A graph showing the amplitude of audio signal incident on the aluminum foil shown in FIG. 3 is illustrated in FIG. 4A. The graph 100 charts 102 the signal amplitude as a function of time. The signal itself was generated by tuning the radio 84 shown in FIG. 3 to a talk radio station.

A graph showing the output of the sound detection system illustrated in FIG. 3, when the audio signal shown in FIG. 4A is incident on the aluminum foil 80 shown in FIG. 3, is illustrated in FIG. 4B. The graph 104 charts 106 the output obtained by the sound detection system in accordance with the process described above against time.

As discussed above, embodiments of sound detection systems in accordance with the present invention can detect sounds through barriers. In one instance, a plywood barrier having a thickness of 0.75 inches was interposed between the sound detection device 10″ and the aluminum barrier 80 shown in FIG. 3. A graph 108 charting 110 the audio signal incident on the barrier is shown in FIG. 4C. A graph 112 charting 114 the output generated by the sound detection system in accordance with the processes of the present invention, when the RF beam generated by the sound detection system must pass through the plywood barrier described above, is shown in FIG. 4D. The microwave beam can penetrate the plywood barrier 80 and be modulated by the vibrations of the foil caused by the audio signal pressure waves.

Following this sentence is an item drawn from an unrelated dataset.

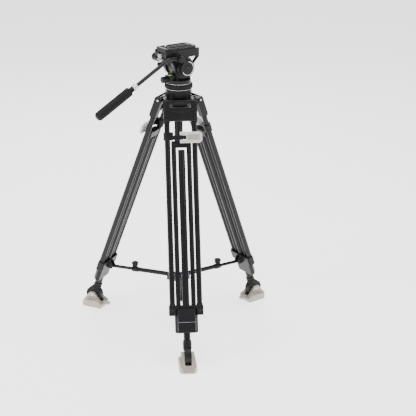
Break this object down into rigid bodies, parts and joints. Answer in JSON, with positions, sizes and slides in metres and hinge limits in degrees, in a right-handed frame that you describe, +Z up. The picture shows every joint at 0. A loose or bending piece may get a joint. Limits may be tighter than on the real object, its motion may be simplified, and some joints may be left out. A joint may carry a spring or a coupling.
{
  "type": "video tripod with fluid head",
  "caption": "Spread twin-tube video tripod, legs collapsed, with mid-level spreader, hinged foot pads, bowl-mounted pan and tilt head, sliding camera plate and pan handle.",
  "frame": {"origin": "middle of the whole object's outline, on the floor that the feet stand on; the tripod's axis is vertical and lies 17.0 mm behind it", "axes": "+Z up, +Y the shooting direction (away from the pan handle), +X the operator's right"},
  "size_m": [0.5718, 0.6108, 0.8423],
  "materials": {
    "cast_black": "satin, fine texture",
    "tube_black": "satin anodised",
    "lever_silver": "bead-blasted",
    "foot_grey": "satin painted, warm grey",
    "plastic_black": "matte",
    "rubber_black": "matte",
    "steel": "turned",
    "bubble_green": "clear"
  },
  "bodies": {
    "centre": {"apex": "cast_black", "hip_bolts": "steel"},
    "front_leg_upper": {"front_leg_yoke": "cast_black", "front_leg_outer_tubes": "tube_black", "front_leg_lock_clamp": "cast_black", "front_leg_lower_bracket": "cast_black"},
    "front_leg_lever": {"front_leg_lock_lever": "lever_silver"},
    "front_leg_middle": {"front_leg_mid_castings": "cast_black", "front_leg_mid_tubes": "tube_black"},
    "front_leg_lower": {"front_leg_lower_tube": "tube_black", "front_leg_ankle": "plastic_black"},
    "front_leg_foot": {"front_leg_foot_pad": "foot_grey"},
    "front_leg_arm_rod": {"front_leg_spreader_rod": "tube_black"},
    "front_leg_arm_tube": {"front_leg_spreader_tube": "plastic_black"},
    "front_leg_arm_knob": {"front_leg_spreader_knob": "rubber_black"},
    "right_leg_upper": {"right_leg_yoke": "cast_black", "right_leg_outer_tubes": "tube_black", "right_leg_lock_clamp": "cast_black", "right_leg_lower_bracket": "cast_black"},
    "right_leg_lever": {"right_leg_lock_lever": "lever_silver"},
    "right_leg_middle": {"right_leg_mid_castings": "cast_black", "right_leg_mid_tubes": "tube_black"},
    "right_leg_lower": {"right_leg_lower_tube": "tube_black", "right_leg_ankle": "plastic_black"},
    "right_leg_foot": {"right_leg_foot_pad": "foot_grey"},
    "right_leg_arm_rod": {"right_leg_spreader_rod": "tube_black"},
    "right_leg_arm_tube": {"right_leg_spreader_tube": "plastic_black"},
    "right_leg_arm_knob": {"right_leg_spreader_knob": "rubber_black"},
    "left_leg_upper": {"left_leg_yoke": "cast_black", "left_leg_outer_tubes": "tube_black", "left_leg_lock_clamp": "cast_black", "left_leg_lower_bracket": "cast_black"},
    "left_leg_lever": {"left_leg_lock_lever": "lever_silver"},
    "left_leg_middle": {"left_leg_mid_castings": "cast_black", "left_leg_mid_tubes": "tube_black"},
    "left_leg_lower": {"left_leg_lower_tube": "tube_black", "left_leg_ankle": "plastic_black"},
    "left_leg_foot": {"left_leg_foot_pad": "foot_grey"},
    "left_leg_arm_rod": {"left_leg_spreader_rod": "tube_black"},
    "left_leg_arm_tube": {"left_leg_spreader_tube": "plastic_black"},
    "left_leg_arm_knob": {"left_leg_spreader_knob": "rubber_black"},
    "hub": {"spreader_hub": "plastic_black"},
    "level_washer": {"clamp_washer": "steel"},
    "levelled_base": {"ball_base": "cast_black"},
    "tie_down": {"tie_down_handle": "plastic_black"},
    "drag": {"drag_ring": "rubber_black"},
    "pan_body": {"tilt_housing": "cast_black", "bubble_level": "bubble_green"},
    "pan_knob": {"pan_lock_knob": "plastic_black"},
    "tilt_frame": {"cradle": "cast_black"},
    "dial": {"counterbalance_dial": "plastic_black"},
    "tilt_lever": {"tilt_lock_lever": "plastic_black"},
    "plate": {"camera_plate": "cast_black"},
    "screw": {"camera_screw": "steel"},
    "plate_knob": {"plate_lock_knob": "plastic_black"},
    "release": {"plate_release": "lever_silver"},
    "handle": {"handle_rod": "tube_black"},
    "handle_knob": {"handle_clamp_knob": "plastic_black"},
    "collar": {"handle_collar": "lever_silver"},
    "grip": {"handle_grip": "rubber_black"}
  },
  "joints": [
    {"name": "front_leg_fold", "type": "hinge", "parent": "centre", "child": "front_leg_upper", "pos_m": [0, 0.02428, 0.68833], "axis": [1, 0, 0], "range_deg": [-12.5, 0]},
    {"name": "front_leg_lock", "type": "hinge", "parent": "front_leg_upper", "child": "front_leg_lever", "pos_m": [0, 0.07173, 0.60225], "axis": [0, 0.3502, -0.9367], "range_deg": [0, 100]},
    {"name": "front_leg_middle_stage", "type": "slide", "parent": "front_leg_upper", "child": "front_leg_middle", "axis": [0, 0.3502, -0.9367], "range_m": [0, 0.412]},
    {"name": "front_leg_lower_stage", "type": "slide", "parent": "front_leg_middle", "child": "front_leg_lower", "axis": [0, 0.3502, -0.9367], "range_m": [0, 0.412]},
    {"name": "front_leg_ankle_tilt", "type": "hinge", "parent": "front_leg_lower", "child": "front_leg_foot", "pos_m": [0, 0.26743, 0.038], "axis": [1, 0, 0], "range_deg": [-15, 15]},
    {"name": "front_leg_arm_pivot", "type": "hinge", "parent": "front_leg_upper", "child": "front_leg_arm_rod", "pos_m": [0, 0.20554, 0.14158], "axis": [1, 0, 0], "range_deg": [-49.64, 0.5]},
    {"name": "front_leg_arm_slide", "type": "slide", "parent": "front_leg_arm_rod", "child": "front_leg_arm_tube", "axis": [0, 0.9991, -0.0432], "range_m": [-0.0005, 0.0305]},
    {"name": "front_leg_arm_knob_turn", "type": "hinge", "parent": "front_leg_arm_tube", "child": "front_leg_arm_knob", "pos_m": [0, 0.12652, 0.16002], "axis": [0, 0.0432, 0.9991], "range_deg": [0, 180]},
    {"name": "right_leg_fold", "type": "hinge", "parent": "centre", "child": "right_leg_upper", "pos_m": [0.03577, -0.03767, 0.68833], "axis": [-0.5, -0.866, 0], "range_deg": [-12.5, 0]},
    {"name": "right_leg_lock", "type": "hinge", "parent": "right_leg_upper", "child": "right_leg_lever", "pos_m": [0.07686, -0.06139, 0.60225], "axis": [0.3033, -0.1751, -0.9367], "range_deg": [0, 100]},
    {"name": "right_leg_middle_stage", "type": "slide", "parent": "right_leg_upper", "child": "right_leg_middle", "axis": [0.3033, -0.1751, -0.9367], "range_m": [0, 0.412]},
    {"name": "right_leg_lower_stage", "type": "slide", "parent": "right_leg_middle", "child": "right_leg_lower", "axis": [0.3033, -0.1751, -0.9367], "range_m": [0, 0.412]},
    {"name": "right_leg_ankle_tilt", "type": "hinge", "parent": "right_leg_lower", "child": "right_leg_foot", "pos_m": [0.24634, -0.15924, 0.038], "axis": [-0.5, -0.866, 0], "range_deg": [-15, 15]},
    {"name": "right_leg_arm_pivot", "type": "hinge", "parent": "right_leg_upper", "child": "right_leg_arm_rod", "pos_m": [0.19274, -0.12829, 0.14158], "axis": [-0.5, -0.866, 0], "range_deg": [-49.64, 0.5]},
    {"name": "right_leg_arm_slide", "type": "slide", "parent": "right_leg_arm_rod", "child": "right_leg_arm_tube", "axis": [0.8652, -0.4995, -0.0432], "range_m": [-0.0005, 0.0305]},
    {"name": "right_leg_arm_knob_turn", "type": "hinge", "parent": "right_leg_arm_tube", "child": "right_leg_arm_knob", "pos_m": [0.12431, -0.08879, 0.16002], "axis": [0.0374, -0.0216, 0.9991], "range_deg": [0, 180]},
    {"name": "left_leg_fold", "type": "hinge", "parent": "centre", "child": "left_leg_upper", "pos_m": [-0.03577, -0.03767, 0.68833], "axis": [-0.5, 0.866, 0], "range_deg": [-12.5, 0]},
    {"name": "left_leg_lock", "type": "hinge", "parent": "left_leg_upper", "child": "left_leg_lever", "pos_m": [-0.07686, -0.06139, 0.60225], "axis": [-0.3033, -0.1751, -0.9367], "range_deg": [0, 100]},
    {"name": "left_leg_middle_stage", "type": "slide", "parent": "left_leg_upper", "child": "left_leg_middle", "axis": [-0.3033, -0.1751, -0.9367], "range_m": [0, 0.412]},
    {"name": "left_leg_lower_stage", "type": "slide", "parent": "left_leg_middle", "child": "left_leg_lower", "axis": [-0.3033, -0.1751, -0.9367], "range_m": [0, 0.412]},
    {"name": "left_leg_ankle_tilt", "type": "hinge", "parent": "left_leg_lower", "child": "left_leg_foot", "pos_m": [-0.24634, -0.15924, 0.038], "axis": [-0.5, 0.866, 0], "range_deg": [-15, 15]},
    {"name": "left_leg_arm_pivot", "type": "hinge", "parent": "left_leg_upper", "child": "left_leg_arm_rod", "pos_m": [-0.19274, -0.12829, 0.14158], "axis": [-0.5, 0.866, 0], "range_deg": [-49.64, 0.5]},
    {"name": "left_leg_arm_slide", "type": "slide", "parent": "left_leg_arm_rod", "child": "left_leg_arm_tube", "axis": [-0.8652, -0.4995, -0.0432], "range_m": [-0.0005, 0.0305]},
    {"name": "left_leg_arm_knob_turn", "type": "hinge", "parent": "left_leg_arm_tube", "child": "left_leg_arm_knob", "pos_m": [-0.12431, -0.08879, 0.16002], "axis": [-0.0374, -0.0216, 0.9991], "range_deg": [0, 180]},
    {"name": "hub_rise", "type": "slide", "parent": "centre", "child": "hub", "axis": [0, 0, 1], "range_m": [-0.0005, 0.11402]},
    {"name": "level_side", "type": "hinge", "parent": "centre", "child": "level_washer", "pos_m": [0, -0.01702, 0.69003], "axis": [1, 0, 0], "range_deg": [-7.5, 7.5]},
    {"name": "level_fore", "type": "hinge", "parent": "level_washer", "child": "levelled_base", "pos_m": [0, -0.01702, 0.69003], "axis": [0, 1, 0], "range_deg": [-7.5, 7.5]},
    {"name": "tie_down_turn", "type": "hinge", "parent": "levelled_base", "child": "tie_down", "pos_m": [0, -0.01702, 0.69003], "axis": [0, 0, 1], "continuous": true},
    {"name": "drag_turn", "type": "hinge", "parent": "levelled_base", "child": "drag", "pos_m": [0, -0.01702, 0.69003], "axis": [0, 0, 1], "range_deg": [0, 270]},
    {"name": "pan", "type": "hinge", "parent": "levelled_base", "child": "pan_body", "pos_m": [0, -0.01702, 0.69003], "axis": [0, 0, 1], "continuous": true},
    {"name": "pan_lock_turn", "type": "hinge", "parent": "pan_body", "child": "pan_knob", "pos_m": [0, -0.05702, 0.74803], "axis": [0, 1, 0], "range_deg": [0, 180]},
    {"name": "tilt", "type": "hinge", "parent": "pan_body", "child": "tilt_frame", "pos_m": [0, -0.01702, 0.78133], "axis": [1, 0, 0], "range_deg": [-70, 40]},
    {"name": "counterbalance_turn", "type": "hinge", "parent": "pan_body", "child": "dial", "pos_m": [0, -0.01702, 0.78133], "axis": [1, 0, 0], "range_deg": [0, 270]},
    {"name": "tilt_lock_turn", "type": "hinge", "parent": "pan_body", "child": "tilt_lever", "pos_m": [0, -0.01702, 0.78133], "axis": [1, 0, 0], "range_deg": [0, 60]},
    {"name": "plate_slide", "type": "slide", "parent": "tilt_frame", "child": "plate", "axis": [0, 1, 0], "range_m": [-0.02, 0.02]},
    {"name": "camera_screw_turn", "type": "hinge", "parent": "plate", "child": "screw", "pos_m": [0, -0.06002, 0.83133], "axis": [0, 0, 1], "continuous": true},
    {"name": "plate_lock_turn", "type": "hinge", "parent": "tilt_frame", "child": "plate_knob", "pos_m": [-0.03, -0.06802, 0.80633], "axis": [1, 0, 0], "range_deg": [0, 120]},
    {"name": "plate_release_press", "type": "slide", "parent": "tilt_frame", "child": "release", "axis": [0, 0, -1], "range_m": [0, 0.003], "stiffness_N_per_m": 800, "springref_m": -0.001},
    {"name": "handle_angle", "type": "hinge", "parent": "tilt_frame", "child": "handle", "pos_m": [0.037, -0.04102, 0.81133], "axis": [-1, 0, 0], "range_deg": [-25, 60]},
    {"name": "handle_clamp_turn", "type": "hinge", "parent": "handle", "child": "handle_knob", "pos_m": [0.047, -0.04102, 0.81133], "axis": [1, 0, 0], "range_deg": [0, 180]},
    {"name": "collar_turn", "type": "hinge", "parent": "handle", "child": "collar", "pos_m": [0.037, -0.18022, 0.75412], "axis": [0, -0.8746, -0.4848], "range_deg": [0, 120]},
    {"name": "grip_extend", "type": "slide", "parent": "handle", "child": "grip", "axis": [0, -0.8746, -0.4848], "range_m": [0, 0.05]}
  ],
  "couplings": [
    {"joint": "front_leg_arm_pivot", "follows": "front_leg_fold", "ratio": 3.931},
    {"joint": "front_leg_arm_slide", "follows": "front_leg_fold", "m_per_rad": -0.13751},
    {"joint": "right_leg_fold", "follows": "front_leg_fold", "ratio": 1},
    {"joint": "right_leg_arm_pivot", "follows": "front_leg_fold", "ratio": 3.931},
    {"joint": "right_leg_arm_slide", "follows": "front_leg_fold", "m_per_rad": -0.13751},
    {"joint": "left_leg_fold", "follows": "front_leg_fold", "ratio": 1},
    {"joint": "left_leg_arm_pivot", "follows": "front_leg_fold", "ratio": 3.931},
    {"joint": "left_leg_arm_slide", "follows": "front_leg_fold", "m_per_rad": -0.13751},
    {"joint": "hub_rise", "follows": "front_leg_fold", "m_per_rad": -0.52034}
  ]
}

An embodiment of a sound detection system in accordance with the present invention that includes separate antennas for illuminating a subject and for receiving reflections is illustrated in FIG. 5. The remote detection system 10′″ is similar to the embodiment illustrated in FIG. 1, except that a first antenna 180 is used to generate an electromagnetic signal beam and a second antenna 182 is used to detect the reflected electromagnetic signal beam.

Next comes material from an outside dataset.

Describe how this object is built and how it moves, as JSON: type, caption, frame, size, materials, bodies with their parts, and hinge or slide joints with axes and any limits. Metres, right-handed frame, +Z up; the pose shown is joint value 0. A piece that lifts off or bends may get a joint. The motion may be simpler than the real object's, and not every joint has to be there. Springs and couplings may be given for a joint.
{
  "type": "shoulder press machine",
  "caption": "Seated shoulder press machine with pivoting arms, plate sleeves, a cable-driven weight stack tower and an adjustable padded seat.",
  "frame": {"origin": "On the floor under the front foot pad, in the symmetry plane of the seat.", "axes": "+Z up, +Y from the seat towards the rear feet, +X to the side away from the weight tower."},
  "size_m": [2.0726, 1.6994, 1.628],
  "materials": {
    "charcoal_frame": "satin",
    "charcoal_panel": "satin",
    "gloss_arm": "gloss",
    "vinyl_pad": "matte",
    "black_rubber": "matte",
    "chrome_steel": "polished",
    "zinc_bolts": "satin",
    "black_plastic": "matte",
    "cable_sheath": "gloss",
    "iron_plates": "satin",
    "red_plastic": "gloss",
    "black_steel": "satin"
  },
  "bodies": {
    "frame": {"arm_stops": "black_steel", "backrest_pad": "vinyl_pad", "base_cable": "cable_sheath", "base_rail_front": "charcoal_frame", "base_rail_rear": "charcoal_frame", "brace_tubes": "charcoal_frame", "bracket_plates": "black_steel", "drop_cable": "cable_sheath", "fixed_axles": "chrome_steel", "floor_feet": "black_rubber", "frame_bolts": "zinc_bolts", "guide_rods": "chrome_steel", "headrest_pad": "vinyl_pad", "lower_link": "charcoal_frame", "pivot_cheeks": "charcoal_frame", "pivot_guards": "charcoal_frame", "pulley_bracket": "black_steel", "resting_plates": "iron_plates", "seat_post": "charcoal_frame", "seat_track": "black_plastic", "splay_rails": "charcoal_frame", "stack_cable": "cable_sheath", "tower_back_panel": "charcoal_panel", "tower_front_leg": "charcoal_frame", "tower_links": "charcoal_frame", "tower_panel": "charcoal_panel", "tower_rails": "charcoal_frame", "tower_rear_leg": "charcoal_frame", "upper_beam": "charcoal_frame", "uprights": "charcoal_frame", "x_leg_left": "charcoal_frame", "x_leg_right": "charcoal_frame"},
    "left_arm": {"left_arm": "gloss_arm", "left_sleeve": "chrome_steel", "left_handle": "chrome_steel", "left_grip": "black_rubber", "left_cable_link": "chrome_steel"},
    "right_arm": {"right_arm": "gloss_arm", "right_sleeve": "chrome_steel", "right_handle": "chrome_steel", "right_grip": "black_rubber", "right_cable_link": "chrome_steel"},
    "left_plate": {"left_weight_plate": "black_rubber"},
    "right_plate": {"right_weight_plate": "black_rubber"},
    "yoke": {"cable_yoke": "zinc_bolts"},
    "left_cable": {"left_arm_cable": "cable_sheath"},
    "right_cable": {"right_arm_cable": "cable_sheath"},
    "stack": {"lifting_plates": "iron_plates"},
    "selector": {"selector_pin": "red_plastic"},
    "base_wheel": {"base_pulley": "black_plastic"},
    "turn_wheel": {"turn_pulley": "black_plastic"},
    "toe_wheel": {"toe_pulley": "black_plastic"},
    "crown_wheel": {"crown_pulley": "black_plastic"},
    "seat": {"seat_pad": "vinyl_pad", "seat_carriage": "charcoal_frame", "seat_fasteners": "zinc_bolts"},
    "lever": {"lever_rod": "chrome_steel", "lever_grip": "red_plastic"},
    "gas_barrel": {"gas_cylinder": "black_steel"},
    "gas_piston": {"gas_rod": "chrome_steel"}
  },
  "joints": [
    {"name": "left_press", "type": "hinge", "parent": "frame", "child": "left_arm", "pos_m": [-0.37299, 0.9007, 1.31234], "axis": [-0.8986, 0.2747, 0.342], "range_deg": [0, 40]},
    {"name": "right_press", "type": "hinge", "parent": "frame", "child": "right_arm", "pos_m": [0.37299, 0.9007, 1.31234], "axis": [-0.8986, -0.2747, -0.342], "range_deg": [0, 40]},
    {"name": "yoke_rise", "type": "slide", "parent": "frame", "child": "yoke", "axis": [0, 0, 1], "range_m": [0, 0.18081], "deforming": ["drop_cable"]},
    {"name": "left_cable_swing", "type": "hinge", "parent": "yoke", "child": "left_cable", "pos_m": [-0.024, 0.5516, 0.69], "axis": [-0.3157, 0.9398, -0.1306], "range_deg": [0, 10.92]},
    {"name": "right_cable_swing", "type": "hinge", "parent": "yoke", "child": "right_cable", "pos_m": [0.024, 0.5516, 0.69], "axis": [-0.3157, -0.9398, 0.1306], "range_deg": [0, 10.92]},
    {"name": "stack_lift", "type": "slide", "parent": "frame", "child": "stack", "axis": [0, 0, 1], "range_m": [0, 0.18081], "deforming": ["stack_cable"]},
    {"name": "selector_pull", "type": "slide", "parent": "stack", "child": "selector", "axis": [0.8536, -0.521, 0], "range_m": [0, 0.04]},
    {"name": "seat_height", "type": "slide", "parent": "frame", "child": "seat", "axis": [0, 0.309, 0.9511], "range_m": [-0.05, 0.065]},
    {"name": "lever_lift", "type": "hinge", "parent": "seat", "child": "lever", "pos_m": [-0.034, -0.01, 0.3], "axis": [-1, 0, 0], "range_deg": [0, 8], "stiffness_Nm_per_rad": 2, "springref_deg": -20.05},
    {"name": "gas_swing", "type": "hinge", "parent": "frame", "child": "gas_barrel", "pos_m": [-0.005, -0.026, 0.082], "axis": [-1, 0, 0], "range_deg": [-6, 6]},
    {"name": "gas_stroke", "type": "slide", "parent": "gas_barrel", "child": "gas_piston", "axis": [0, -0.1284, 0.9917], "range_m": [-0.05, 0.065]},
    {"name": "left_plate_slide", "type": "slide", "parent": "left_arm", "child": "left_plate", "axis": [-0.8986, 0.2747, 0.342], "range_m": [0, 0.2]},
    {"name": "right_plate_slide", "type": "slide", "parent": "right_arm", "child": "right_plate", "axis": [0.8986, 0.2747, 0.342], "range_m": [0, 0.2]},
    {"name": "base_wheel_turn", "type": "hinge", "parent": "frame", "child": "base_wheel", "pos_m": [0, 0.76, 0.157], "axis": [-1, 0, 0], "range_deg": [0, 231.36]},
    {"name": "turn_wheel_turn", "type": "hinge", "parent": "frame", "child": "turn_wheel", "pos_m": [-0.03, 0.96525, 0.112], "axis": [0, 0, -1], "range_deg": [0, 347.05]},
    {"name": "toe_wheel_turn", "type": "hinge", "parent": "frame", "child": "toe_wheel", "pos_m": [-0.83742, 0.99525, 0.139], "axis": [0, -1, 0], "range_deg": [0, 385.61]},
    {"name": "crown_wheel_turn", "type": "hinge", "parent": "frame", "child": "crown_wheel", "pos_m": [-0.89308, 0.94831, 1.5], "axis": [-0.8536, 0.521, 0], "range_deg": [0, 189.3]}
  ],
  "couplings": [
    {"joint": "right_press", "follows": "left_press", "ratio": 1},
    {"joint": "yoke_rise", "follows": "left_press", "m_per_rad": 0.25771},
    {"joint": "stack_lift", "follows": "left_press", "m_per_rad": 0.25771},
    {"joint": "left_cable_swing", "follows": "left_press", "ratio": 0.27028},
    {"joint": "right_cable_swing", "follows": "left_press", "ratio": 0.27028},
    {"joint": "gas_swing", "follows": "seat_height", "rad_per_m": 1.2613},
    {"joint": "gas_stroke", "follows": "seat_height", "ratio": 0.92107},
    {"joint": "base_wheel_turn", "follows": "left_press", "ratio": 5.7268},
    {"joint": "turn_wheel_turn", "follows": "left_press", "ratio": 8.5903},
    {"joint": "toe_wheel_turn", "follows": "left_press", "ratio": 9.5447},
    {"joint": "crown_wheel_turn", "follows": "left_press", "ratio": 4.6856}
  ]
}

While the above description contains many specific embodiments of the invention, these should not be construed as limitations on the scope of the invention, but rather as an example of one embodiment thereof. Many other variations are possible, including implementing sound detections systems in accordance with the present invention using planar antennas and MMIC manufacturing techniques. In addition, vibrations of objects associated with pressure wave other than sound pressure waves can be monitored. Accordingly, the scope of the invention should be determined not by the embodiments illustrated, but by the appended claims and their equivalents.

Claims

1. A device for detecting audible sound, comprising:

an RF transmitter configured to generate an RF signal having a frequency of at least 100 MHz and an unmodulated amplitude;

an RF receiver configured to receive a reflected RF signal comprising an RF carrier having the same frequency as the generated RF signal that is amplitude modulated by an information signal; and

a signal processor configured to extract audio frequency information from the amplitude of the reflected RF signal.

2. The device of claim 1, wherein the RF transmitter comprises an RF synthesizer coupled to an antenna.

3. The device of claim 2, wherein the antenna is a planar antenna.

4. The device of claim 2, wherein the antenna is a waveguide horn antenna.

5. The device of claim 1, wherein the RF receiver comprises:

an antenna;

a low noise amplifier coupled to the antenna;

a harmonic mixer connected to an output of the low noise amplifier and to an RF oscillator;

a second amplifier connected to an output of the harmonic mixer;

a narrow bandpass filter connected to an output of the second amplifier; and

a diode detector connected to an output of the narrow bandpass filter.

6. The device of claim 5, wherein the antenna is a planar antenna.

7. The device of claim 5, wherein the antenna is a waveguide horn antenna.

8. The device of claim 5, wherein the low noise amplifier is implemented using MMIC.

9. The device of claim 1, wherein the signal processor includes an audio speaker.

10. The device of claim 1, wherein the RF signal has a frequency in the range of 100 MHz to 200 GHz.

11. The device of claim 1, wherein the RF signal has a frequency in the range of 1 GHz to 100 GHz.

12. The device of claim 1, wherein the RF signal has a frequency in the range of 10 GHz to 100 GHz.

13. A method of reproducing an audible sound, comprising:

illuminating an object with a generated RF signal having a frequency of at least 100 MHz and having an unmodulated amplitude;

extracting amplitude modulated information from reflections of the generated RF signal;

isolating the portions of the extracted information corresponding to audio frequencies; and

generating audio using the isolated portions of the extracted information.

14. The device of claim 13, wherein the RF signal has a frequency in the range of 100 MHz to 200 GHz.

15. The device of claim 13, wherein the RF signal has a frequency in the range of 1 GHz to 100 GHz.

16. The device of claim 13, wherein the RF signal has a frequency in the range of 10 GHz to 100 GHz.

17. A system for determining the frequency with which an object vibrates, comprising:

means for generating an RF signal having a frequency of at least 100 MHz;

means for receiving reflections of the RF signal reflected by the object; and

means for demodulating the received RF signal to extract a signal indicative of the frequency with which the object is vibrating.

18. The system of claim 17, further comprising means for generating an audio signal indicative of the audio frequency components of the extracted signal.